Today I am teaching a yoga class. It is my first time teaching on a Wednesday. I know I promised more posts on my teaching, and I haven't felt the urge to post...

Maybe it's because at the beginning things were going great. People came to my first 2 weeks of class. Then I had to be out of town for work. Then I was out of town for Wanderlust. Those 2 weeks matter. 2 whole weeks I missed teaching my class. People noticed. Time really does make a difference. I get it.

I was slotted to teach Friday at 6:30pm and Saturday at 9am. I'm a new teacher, so I need to take what is available, so I have come to terms with that Friday after work is a bad time to teach yoga in a place where yoga is new. It's summer and people want to be out enjoying the beautiful weather and planning for vacations and parties. I get it.

I have a cute couple who have been coming to my Saturday class. They did not come the last 2, but again I get it. It was 4th of July week. People were busy. People have lives.

I looked at these opportunities to see where I could improve. I used the time and the space to practice my own flow. I ran through my planned teachings in a space that was all mine. A quite space with the doors open and the breeze flowing in.

I then decided to look at my options. I was driving 40 minutes each way to teach a class that wasn't happening. Although I did enjoy the time to myself, that wasn't what I wanted to be doing all summer. I had a talk with the owner and she agreed Friday's were not the best nights to offer a class.

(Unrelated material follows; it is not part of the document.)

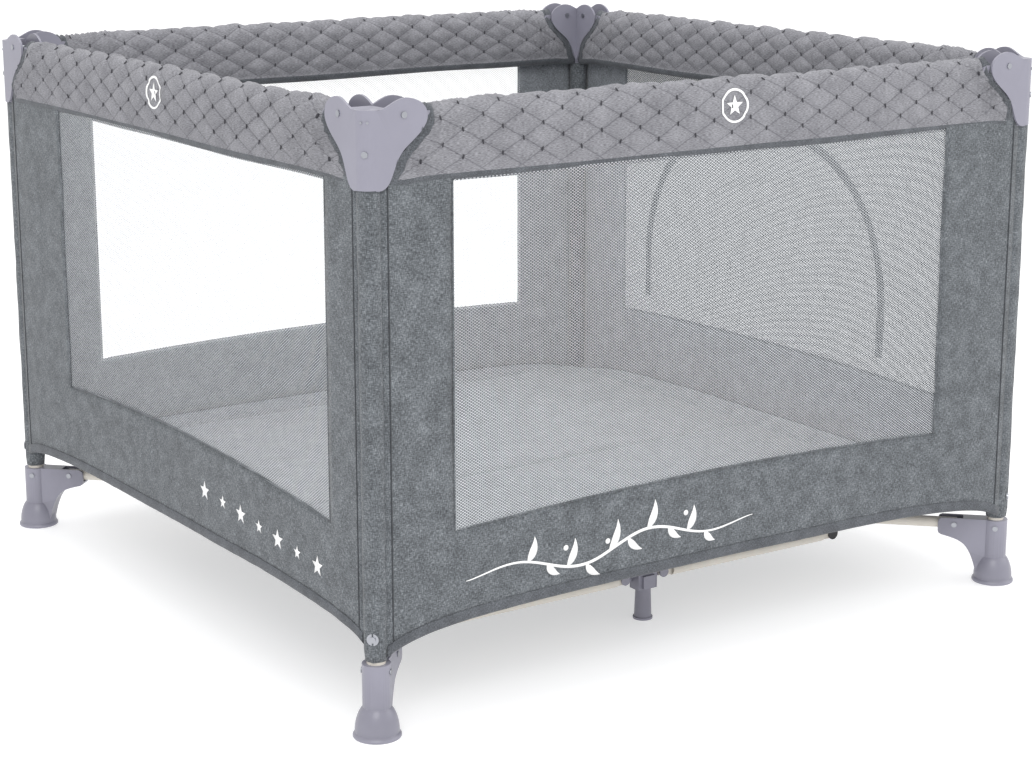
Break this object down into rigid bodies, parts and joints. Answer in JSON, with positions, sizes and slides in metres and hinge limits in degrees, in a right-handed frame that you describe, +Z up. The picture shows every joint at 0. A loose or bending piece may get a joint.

Tonight I start teaching Wednesdays and Saturdays. I am looking forward to a fresh start on a fresh night, where I hope more people will have interest to come in and flow with me. I enjoy this practice so much, and nothing makes me happier than sharing it with others.

I am excited to see where this new night will bring me. New people to meet. New people to teach. New opportunities. I am also excited I now get to go teach a class on Friday night where I earned my teacher training certification. Go back home. It's a great feeling.

Namaste.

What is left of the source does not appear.